▶ STATED EXERCISE
Repeat everything in the material exactly.

▶ COLLECTED DATA

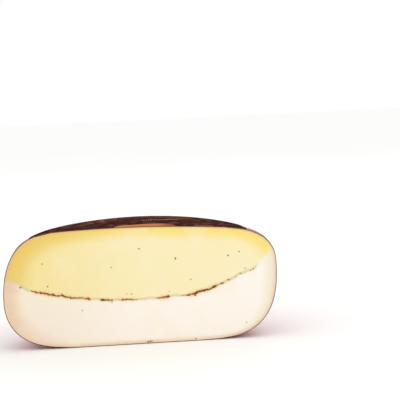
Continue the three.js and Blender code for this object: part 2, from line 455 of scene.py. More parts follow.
def half_turn(name, section_at, steps, skin=None):
    """The closed solid that a section sweeps from the right end of the cut round to the left end.

    skin, for the rind coat, holds a vector for each vertex of the section at each step.
    """
    rows = len(section_at(0.0))
    bpy.ops.object.select_all(action="DESELECT")
    bpy.ops.mesh.primitive_circle_add(vertices=rows, radius=WHEEL_RADIUS, fill_type="NOTHING")
    piece = bpy.context.object
    piece.name = piece.data.name = name
    turn = piece.modifiers.new("turn", "SCREW")
    turn.angle = math.pi
    turn.steps = turn.render_steps = steps
    bpy.ops.object.modifier_apply(modifier=turn.name)

    # The turned circle has one row of vertices after another, which now go where each section is.
    angles = np.linspace(0, math.pi, steps + 1)
    place_vertices(piece, np.concatenate([on_section(section_at(angle), angle) for angle in angles]))
    if skin is not None:
        store(piece, "skin", skin)

    bpy.ops.object.mode_set(mode="EDIT")
    bpy.ops.mesh.select_mode(type="EDGE")
    bpy.ops.mesh.select_all(action="DESELECT")
    bpy.ops.mesh.select_non_manifold(extend=False, use_wire=False, use_boundary=True, use_multi_face=False,
                                     use_non_contiguous=False, use_verts=False)
    bpy.ops.mesh.fill_holes(sides=0)
    bpy.ops.mesh.select_all(action="SELECT")
    bpy.ops.mesh.remove_doubles(threshold=MERGE_WITHIN)
    bpy.ops.mesh.normals_make_consistent(inside=False)
    bpy.ops.object.mode_set(mode="OBJECT")
    bpy.ops.object.shade_smooth_by_angle(angle=ROUNDED_BELOW)
    return piece


def grid_cut_face(piece, spacing):
    """Divides the cut face into small cells, so that values at its vertices can change across it."""
    for face in piece.data.polygons:
        face.select = face.normal.y < -0.99 and abs(face.center.y - CUT_Y) < ON_CUT
    places = vertex_places(piece)
    bpy.ops.object.mode_set(mode="EDIT")
    bpy.ops.mesh.select_mode(type="FACE")
    bpy.ops.mesh.hide(unselected=True)
    for axis in (0, 2):
        direction = [float(axis == i) for i in range(3)]
        low, high = places[:, axis].min(), places[:, axis].max()
        for place in np.arange(math.floor(low / spacing) + 0.5, high / spacing) * spacing:
            bpy.ops.mesh.select_all(action="SELECT")
            bpy.ops.mesh.bisect(plane_co=[place * d for d in direction], plane_no=direction,
                                threshold=MERGE_WITHIN / 2)
    bpy.ops.mesh.reveal(select=False)
    bpy.ops.object.mode_set(mode="OBJECT")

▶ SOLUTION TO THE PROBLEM
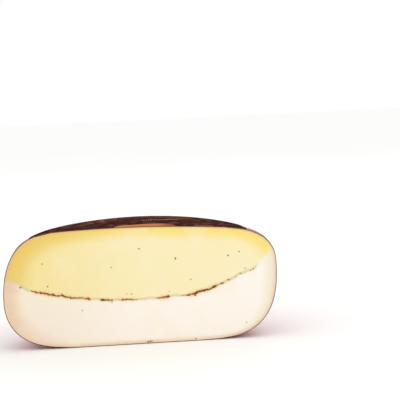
Continue the three.js and Blender code for this object: part 2, from line 455 of scene.py. More parts follow.
def half_turn(name, section_at, steps, skin=None):
    """The closed solid that a section sweeps from the right end of the cut round to the left end.

    skin, for the rind coat, holds a vector for each vertex of the section at each step.
    """
    rows = len(section_at(0.0))
    bpy.ops.object.select_all(action="DESELECT")
    bpy.ops.mesh.primitive_circle_add(vertices=rows, radius=WHEEL_RADIUS, fill_type="NOTHING")
    piece = bpy.context.object
    piece.name = piece.data.name = name
    turn = piece.modifiers.new("turn", "SCREW")
    turn.angle = math.pi
    turn.steps = turn.render_steps = steps
    bpy.ops.object.modifier_apply(modifier=turn.name)

    # The turned circle has one row of vertices after another, which now go where each section is.
    angles = np.linspace(0, math.pi, steps + 1)
    place_vertices(piece, np.concatenate([on_section(section_at(angle), angle) for angle in angles]))
    if skin is not None:
        store(piece, "skin", skin)

    bpy.ops.object.mode_set(mode="EDIT")
    bpy.ops.mesh.select_mode(type="EDGE")
    bpy.ops.mesh.select_all(action="DESELECT")
    bpy.ops.mesh.select_non_manifold(extend=False, use_wire=False, use_boundary=True, use_multi_face=False,
                                     use_non_contiguous=False, use_verts=False)
    bpy.ops.mesh.fill_holes(sides=0)
    bpy.ops.mesh.select_all(action="SELECT")
    bpy.ops.mesh.remove_doubles(threshold=MERGE_WITHIN)
    bpy.ops.mesh.normals_make_consistent(inside=False)
    bpy.ops.object.mode_set(mode="OBJECT")
    bpy.ops.object.shade_smooth_by_angle(angle=ROUNDED_BELOW)
    return piece


def grid_cut_face(piece, spacing):
    """Divides the cut face into small cells, so that values at its vertices can change across it."""
    for face in piece.data.polygons:
        face.select = face.normal.y < -0.99 and abs(face.center.y - CUT_Y) < ON_CUT
    places = vertex_places(piece)
    bpy.ops.object.mode_set(mode="EDIT")
    bpy.ops.mesh.select_mode(type="FACE")
    bpy.ops.mesh.hide(unselected=True)
    for axis in (0, 2):
        direction = [float(axis == i) for i in range(3)]
        low, high = places[:, axis].min(), places[:, axis].max()
        for place in np.arange(math.floor(low / spacing) + 0.5, high / spacing) * spacing:
            bpy.ops.mesh.select_all(action="SELECT")
            bpy.ops.mesh.bisect(plane_co=[place * d for d in direction], plane_no=direction,
                                threshold=MERGE_WITHIN / 2)
    bpy.ops.mesh.reveal(select=False)
    bpy.ops.object.mode_set(mode="OBJECT")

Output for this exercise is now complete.